What needs to be done - From the first line of the data through the line containing "Height=height, Distance=distance, Strength=strength).outputs[0]", return each line exactly.

=======

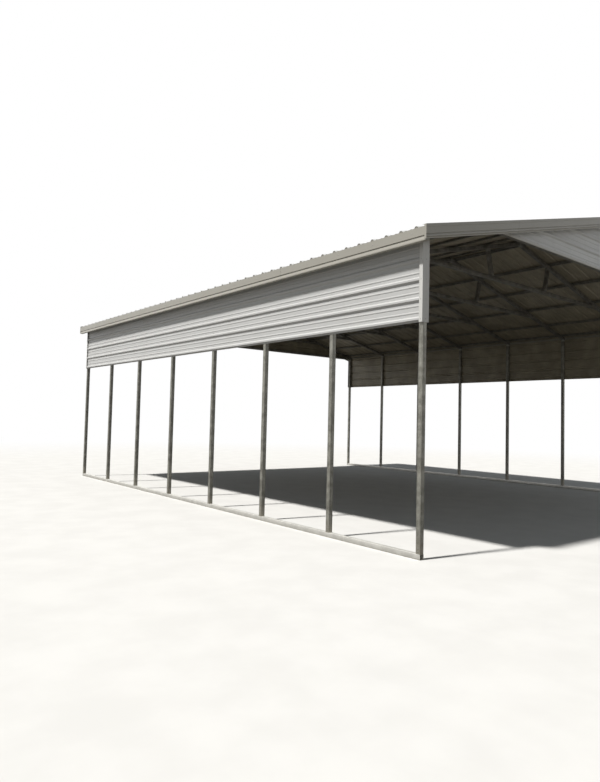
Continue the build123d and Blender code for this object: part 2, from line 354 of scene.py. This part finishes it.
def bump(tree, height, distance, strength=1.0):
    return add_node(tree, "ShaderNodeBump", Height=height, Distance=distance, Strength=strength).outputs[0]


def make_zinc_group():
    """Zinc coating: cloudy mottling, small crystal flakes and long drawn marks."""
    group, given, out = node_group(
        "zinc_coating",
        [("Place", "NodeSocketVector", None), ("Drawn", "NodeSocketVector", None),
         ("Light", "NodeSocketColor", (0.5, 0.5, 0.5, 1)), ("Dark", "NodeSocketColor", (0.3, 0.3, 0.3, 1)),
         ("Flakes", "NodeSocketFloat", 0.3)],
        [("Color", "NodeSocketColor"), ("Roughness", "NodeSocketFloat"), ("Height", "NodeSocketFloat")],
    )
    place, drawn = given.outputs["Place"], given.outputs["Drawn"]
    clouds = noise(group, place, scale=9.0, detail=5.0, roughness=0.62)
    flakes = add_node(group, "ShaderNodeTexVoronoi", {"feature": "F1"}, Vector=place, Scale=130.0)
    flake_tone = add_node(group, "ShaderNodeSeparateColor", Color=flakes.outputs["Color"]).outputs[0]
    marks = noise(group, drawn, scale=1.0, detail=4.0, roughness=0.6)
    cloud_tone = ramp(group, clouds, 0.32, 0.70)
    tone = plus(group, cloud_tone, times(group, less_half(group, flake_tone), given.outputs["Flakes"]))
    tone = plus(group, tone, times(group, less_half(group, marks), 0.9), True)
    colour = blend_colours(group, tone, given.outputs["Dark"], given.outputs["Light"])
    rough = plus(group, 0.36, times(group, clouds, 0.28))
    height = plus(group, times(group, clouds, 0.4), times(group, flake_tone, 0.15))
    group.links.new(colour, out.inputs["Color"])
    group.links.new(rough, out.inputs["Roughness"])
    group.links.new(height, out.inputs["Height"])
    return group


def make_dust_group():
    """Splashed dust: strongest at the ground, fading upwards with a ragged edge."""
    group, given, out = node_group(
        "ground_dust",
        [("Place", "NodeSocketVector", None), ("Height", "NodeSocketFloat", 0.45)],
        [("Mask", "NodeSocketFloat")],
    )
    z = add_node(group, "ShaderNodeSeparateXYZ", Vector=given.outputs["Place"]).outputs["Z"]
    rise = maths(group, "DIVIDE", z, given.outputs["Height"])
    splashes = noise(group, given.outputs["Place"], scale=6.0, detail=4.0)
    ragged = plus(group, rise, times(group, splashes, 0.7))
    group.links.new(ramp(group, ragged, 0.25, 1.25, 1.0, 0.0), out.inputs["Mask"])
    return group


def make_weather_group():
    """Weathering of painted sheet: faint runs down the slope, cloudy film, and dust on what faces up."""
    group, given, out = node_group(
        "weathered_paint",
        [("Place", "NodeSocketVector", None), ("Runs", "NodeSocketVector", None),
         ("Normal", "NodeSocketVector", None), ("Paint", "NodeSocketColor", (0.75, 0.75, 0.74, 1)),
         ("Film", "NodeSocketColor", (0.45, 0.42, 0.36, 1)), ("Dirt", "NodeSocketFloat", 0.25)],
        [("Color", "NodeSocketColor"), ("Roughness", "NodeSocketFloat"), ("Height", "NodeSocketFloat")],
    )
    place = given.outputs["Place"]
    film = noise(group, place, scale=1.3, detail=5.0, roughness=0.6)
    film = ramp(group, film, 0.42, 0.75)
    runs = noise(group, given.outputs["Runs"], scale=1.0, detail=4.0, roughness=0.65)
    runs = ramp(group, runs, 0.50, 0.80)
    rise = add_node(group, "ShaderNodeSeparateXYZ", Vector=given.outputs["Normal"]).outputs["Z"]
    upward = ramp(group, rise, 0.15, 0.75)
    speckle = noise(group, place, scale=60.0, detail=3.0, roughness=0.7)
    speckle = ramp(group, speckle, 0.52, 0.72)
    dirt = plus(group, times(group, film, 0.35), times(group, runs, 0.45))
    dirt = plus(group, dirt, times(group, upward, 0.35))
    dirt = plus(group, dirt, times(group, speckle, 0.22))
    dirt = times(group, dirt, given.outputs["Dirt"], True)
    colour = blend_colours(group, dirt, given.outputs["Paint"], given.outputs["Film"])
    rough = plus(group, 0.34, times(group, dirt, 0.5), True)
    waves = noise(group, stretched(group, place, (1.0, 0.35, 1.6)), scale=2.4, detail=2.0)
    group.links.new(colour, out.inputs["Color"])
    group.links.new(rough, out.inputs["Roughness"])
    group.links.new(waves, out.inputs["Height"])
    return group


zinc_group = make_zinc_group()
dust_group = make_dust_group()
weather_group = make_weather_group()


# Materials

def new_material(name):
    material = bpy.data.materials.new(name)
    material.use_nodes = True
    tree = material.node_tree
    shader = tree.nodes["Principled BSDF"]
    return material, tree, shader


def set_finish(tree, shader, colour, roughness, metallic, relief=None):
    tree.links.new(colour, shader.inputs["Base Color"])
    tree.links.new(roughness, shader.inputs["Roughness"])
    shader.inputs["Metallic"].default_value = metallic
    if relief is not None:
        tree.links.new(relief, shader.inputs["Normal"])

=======

Answer for the task -
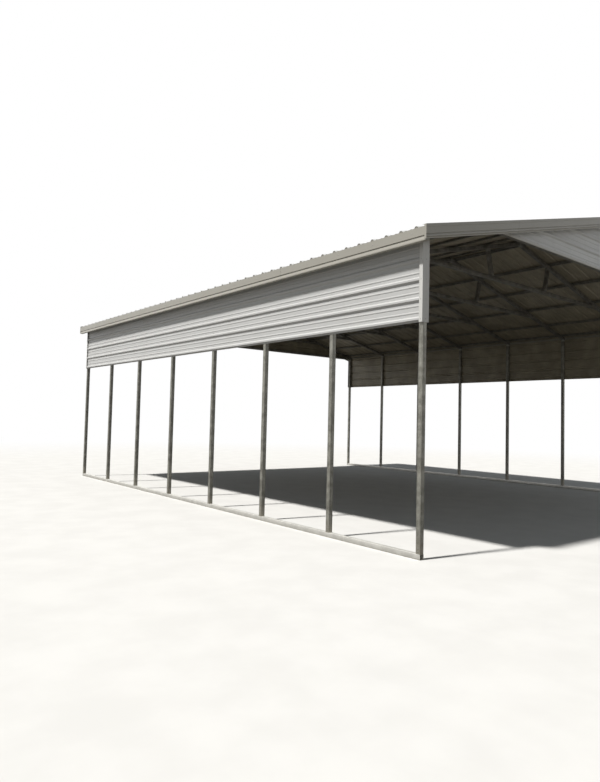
Continue the build123d and Blender code for this object: part 2, from line 354 of scene.py. This part finishes it.
def bump(tree, height, distance, strength=1.0):
    return add_node(tree, "ShaderNodeBump", Height=height, Distance=distance, Strength=strength).outputs[0]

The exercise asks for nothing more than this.